I just cant see how this lore synergizes with our army, besides just adding more to what we already have a decent amount of… chaff.
Summoning a Terrorgeist would be nice, and is no doubt a powerful asset. But is it worth more than hitting someone with a Flames of Azgorh/ purple sun/ final transmutation?
Likely, without a power scroll, we are throwing out 5-6 dice for a harbinger going for a miscast in the best scenario. Worst case is we get the first one dispelled, and we summon it during our second turn. IF we are fighting a true W.O.C win list, we are stuck in combat at that point, flying lords don’t give a shit about our blockers since they can fly.
The lore however, will be good at redirecting things to hell, such as Ogres, Skaven, Knight Busses, which is great but we have hobgoblins for that. Now we could just get rid of hobgoblins all together and just summon in our redirectors, but a bad magic phase can really cause us alot of grief so we are always going to need hobgoblins.
For tomb kings/ Orcs and Goblins/vampires taking lore of undeath should be a priority due to the huge amount of flexibility it provides and all of the casting bonuses those armies receive to get the right spells off at the right times, tombkings with herotitans and casket, orcs and goblins with mushrooms and spammable cheap casters.

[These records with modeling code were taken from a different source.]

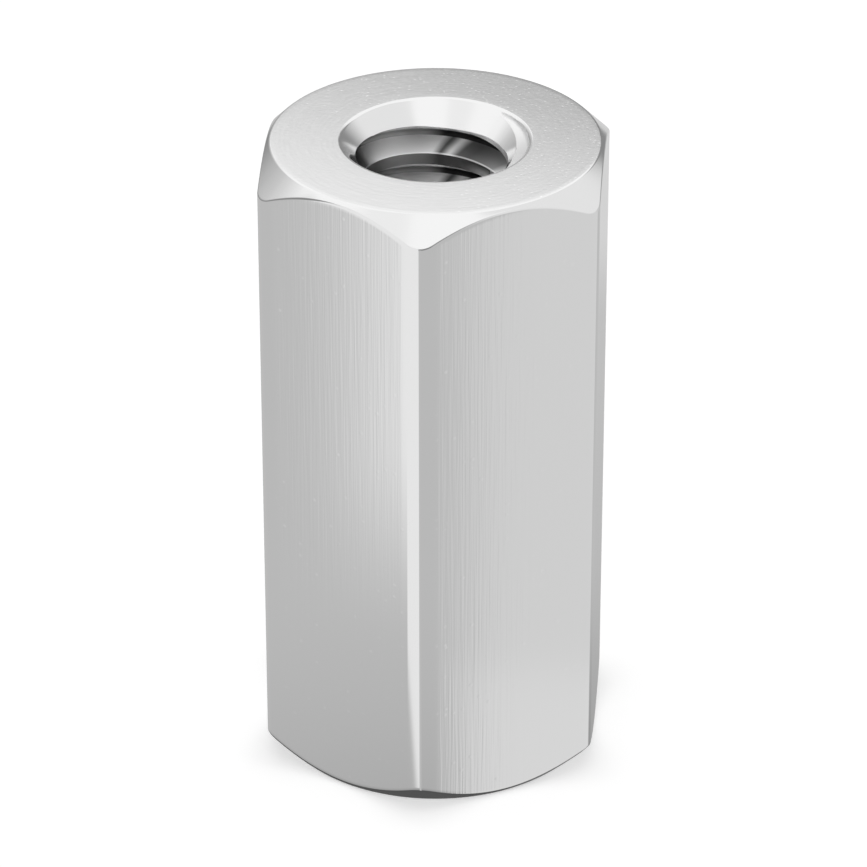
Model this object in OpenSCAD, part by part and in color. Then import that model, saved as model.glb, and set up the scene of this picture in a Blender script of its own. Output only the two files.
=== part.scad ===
// Hexagonal standoff, female at both ends: a length of drawn hexagonal bar that is
// turned and bored from end to end. The bore is cut at the tap drill's diameter, which
// is the diameter across the crests of the thread it carries.
//
// The origin is the centre of the lower end face. +Z runs up the bore's axis to the
// upper end face, and one long corner of the bar points along -Y.

/* [Hexagonal bar] */
// Width across the flats
across_flats = 6.35; // [5:0.05:12]
// Length from end face to end face
body_length = 12.7; // [4:0.1:60]
// Radius along each of the bar's long corners
corner_radius = 0.5; // [0.1:0.05:1]

/* [End chamfers] */
// How far the rim of an end face lies inside the flats
face_inset = 0.07; // [0.02:0.01:0.4]
// Angle between the chamfer and the end face
chamfer_angle = 45; // [20:1:60]
// Radius on the edge between the end face and the chamfer
rim_round = 0.05; // [0.02:0.01:0.12]

/* [Bore] */
// Outside diameter of the screw that the bore takes, a No. 6
screw_diameter = 3.505; // [2.85:0.005:4.3]
// Diameter of the tap drill, a No. 36
tap_drill_diameter = 2.705; // [2:0.005:3.3]
// Included angle of the countersink at each end
countersink_angle = 90; // [60:1:120]
// How much wider the mouth of the countersink is than the screw
mouth_margin = 0.065; // [0.03:0.005:0.6]
// Radius on the edge between the end face and the countersink
mouth_round = 0.1; // [0.02:0.01:0.15]

/* [Hidden] */

$fn = 96;
corner_count = 6;
round_steps = 8;
overlap = 1;

// The bar's corners would lie on this radius if they were sharp.
sharp_corner_radius = across_flats / 2 / cos(30);
corner_centre_radius = sharp_corner_radius - corner_radius / cos(30);

face_radius = across_flats / 2 - face_inset;
chamfer_drop = (sharp_corner_radius - face_radius) * tan(chamfer_angle);

bore_radius = tap_drill_diameter / 2;
mouth_radius = (screw_diameter + mouth_margin) / 2;
mouth_slope = 90 - countersink_angle / 2;
countersink_depth = (mouth_radius - bore_radius) * tan(mouth_slope);

// How far from an edge, which turns through an angle there, a round of radius r begins.
function round_reach(r, turn) = r * tan(turn / 2);

// Points along an arc about a centre, from one direction to another.
function arc(centre, r, from, to) = [
    for (i = [0:round_steps])
        let (direction = from + (to - from) * i / round_steps)
        centre + r * [cos(direction), sin(direction)]
];

// Outline of the upper end in half section, from the bore out to the bar's corners. The
// end face lies between the round at the countersink's mouth and the round at its rim.
function upper_end() = [
    [bore_radius, body_length - countersink_depth],
    each arc(
        [mouth_radius + round_reach(mouth_round, mouth_slope), body_length - mouth_round],
        mouth_round, 90 + mouth_slope, 90
    ),
    each arc(
        [face_radius - round_reach(rim_round, chamfer_angle), body_length - rim_round],
        rim_round, 90, 90 - chamfer_angle
    ),
    [sharp_corner_radius, body_length - chamfer_drop]
];

// The other end: the same points turned over, and in reverse order to close the outline.
function turned_over(points) = [
    for (i = [len(points) - 1:-1:0]) [points[i][0], body_length - points[i][1]]
];

// Section of the bar: a hexagon with rounded corners, the first of them along -Y.
module bar_section() {
    polygon([
        for (corner = [0:corner_count - 1])
            let (direction = corner * 360 / corner_count - 90)
            each arc(
                corner_centre_radius * [cos(direction), sin(direction)],
                corner_radius, direction - 180 / corner_count, direction + 180 / corner_count
            )
    ]);
}

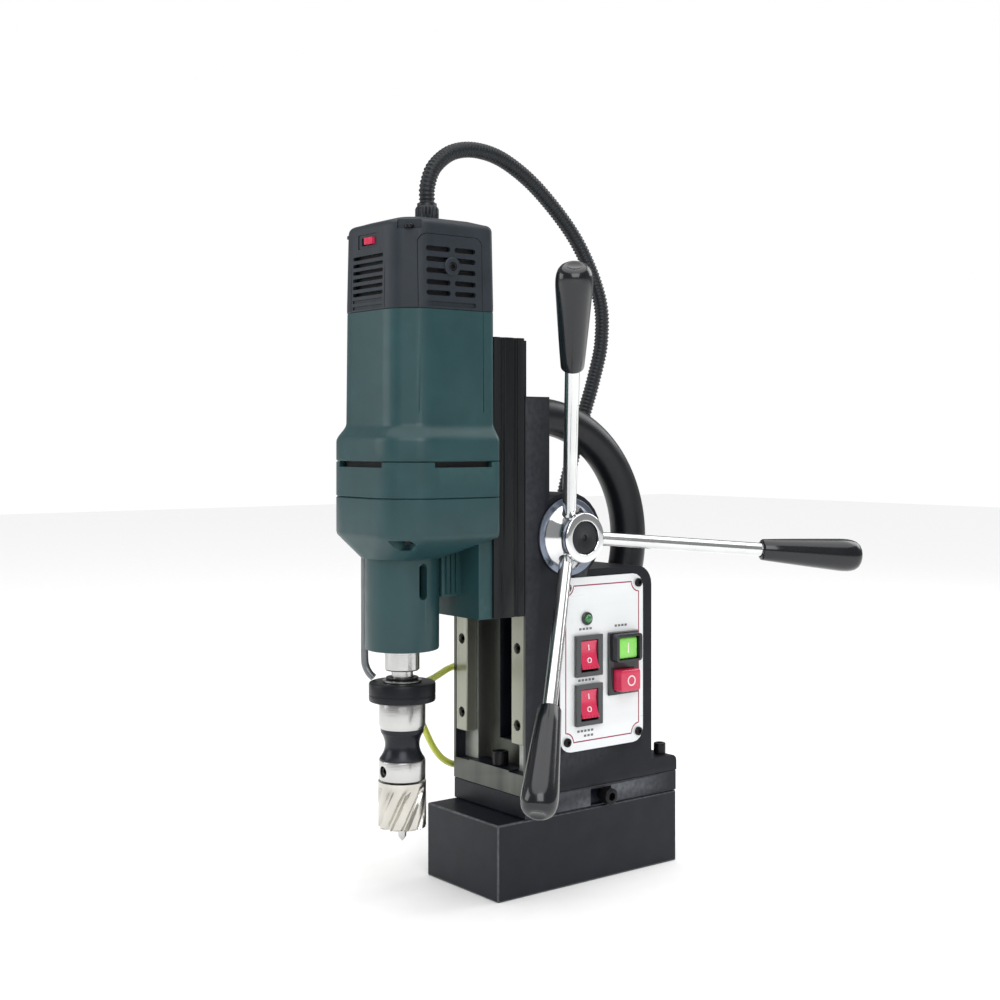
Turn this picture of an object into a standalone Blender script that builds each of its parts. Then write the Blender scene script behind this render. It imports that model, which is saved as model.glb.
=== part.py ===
"""Magnetic drill press: an electromagnet base, a column with its control box, and a motor slide
that a three-spoke feed handle drives through a rack and pinion.

Sizes are in millimetres and become metres in the meshes. +Z is up, the spindle is on the -Y side,
the control panel faces +X, and the origin is the centre of the magnet's bottom face.
"""
import bpy
import bmesh
from math import acos, asin, atan2, cos, degrees, pi, radians, sin, sqrt, tan
from mathutils import Matrix, Vector

MM = 0.001
GAP = 0.3                      # clearance between pieces that touch

# ---- driving dimensions ---------------------------------------------------------------------
MAGNET_X, MAGNET_Y, MAGNET_Z = 47.0, 95.0, 59.0       # half width, half length, height
PLATE_TOP = 76.0
CLAMP_Y, CLAMP_Z, CLAMP_SHANK = 14.0, 67.0, 28.0      # socket screw in the plate's right side
FLANGE_TOP = 89.0
COLUMN_FRONT = -68.0
COLUMN_TOP = 387.0
CHANNEL_X = 27.0
CHANNEL_BACK = -49.0
SLOT_X, SLOT_BACK = 9.6, -33.0      # the narrow slot behind the channel, for the rack
FOOT_TOP = 94.0
RAIL_SEAT = -58.0
RAIL_IN, RAIL_OUT = 29.0, 43.9
RAIL_LOW = 116.0
RAIL_SCREW_Z = (131.0, 191.0, 251.0, 311.0, 371.0)
BOX_BACK, BOX_TOP = 66.0, 250.0
SHAFT_Y, SHAFT_Z = -25.0, 277.0
BOSS_R = 35.0
SLIDE_X, SLIDE_FRONT, SLIDE_BACK = 46.5, -98.0, -68.6
SLIDE_LOW, SLIDE_HIGH = 217.0, 432.0
RACK_MODULE = 1.5
PINION_TEETH = 16
PINION_R = RACK_MODULE * PINION_TEETH / 2
SPINDLE_Y = -151.0
MOTOR_Y = -139.0
SNOUT_R = 28.25
SNOUT_LOW, SNOUT_TOP = 194.0, 264.0
GEAR_TOP, FAN_TOP = 310.0, 337.0
MOTOR_TOP, CAP_TOP = 450.0, 521.0
HUB_APEX_X = 48.0
SPOKE_CONE = 27.6              # degrees that the spokes lean out from the hub's plane
SPOKE_ANGLES = (115.0, -5.0, -125.0)
SPOKE_END = 245.0
GRIP_LENGTH = 85.0
PANEL_X = 48.5
CAVITY_LOW = 110.5              # the control box is hollow from here up, behind the panel
CAP_SLOT_Z = (463.0, 468.5, 474.0, 479.5, 485.0, 490.5)
HANDLE_Y, HANDLE_Z, HANDLE_R, HANDLE_TUBE = -20.0, 270.0, 103.0, 15.0
RING_LOW, RING_TOP, RING_R = 154.5, 169.0, 25.5

MATERIALS = {}


# ---- scene, materials and small tools -------------------------------------------------------
def clear_scene():
    for obj in list(bpy.data.objects):
        bpy.data.objects.remove(obj, do_unlink=True)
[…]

The lores points allowance isn’t adjusted to game size, which makes it insane in smaller games, mediocre in normal games, and straight out bad in larger games.
So assuming we are talking games around 2500 pts, I will generally agree with sam585. The normal use of the lore (chaff) isn’t needed. If we have some genius master plan that requires Lore of Light to cast Bionas Timewarp on our 8 Bullcentaurs, then we can of course consider it, but its a big gamble, and not a reliable way to make strategies.
Depending on 9th (blablabla), we might get stuck on 8th. So in the long run it’s about finding fun ways to play.
In my group we love to play with army concepts and crazy scenarios. Had I the miniatures - this would be really fun to try out! Effective? Properly not as good as what you can achieve with other lists. Fun? Hell yes! And for me that’s what the game is about.
I never go lore of death, because I find Purple Sun really sucky for a friendly nice game.
Right now I’m working towards fielding 3*30 hobgoblins - because a hobgoblin army is cool.
I say go for it MadHatter! When you want to win again for certain, bring back the Dual BaleBomb.
I do admit, for cool/thematic/and fun games lore of undeath gives us so many possibilities and perhaps I soon (maybe after I win another best overall at my local scene :P) will put down the hat of min maxing and go for fun and good times.
I would model my undead army as follows:
Skeletons/ zombies/ risen infantry hero all depicted by zombified hobgoblin/ goblins/ orcs/ barbarians
Vargulfs/monsterous infantry= perhaps demonic minotaurs with molten weapons? Servants of Hashut.
Etherals= Conjured flame spirits
Terrorgeists/large monsters= unbound K’daii
Just the idea of a sorcerer prophet raising slaves from beyond the grave to serve! Just when they thought their cruel suffering was over! Or raising and bending fire deamons to his/her will in the midst of a battle. Truly terrifying and cool.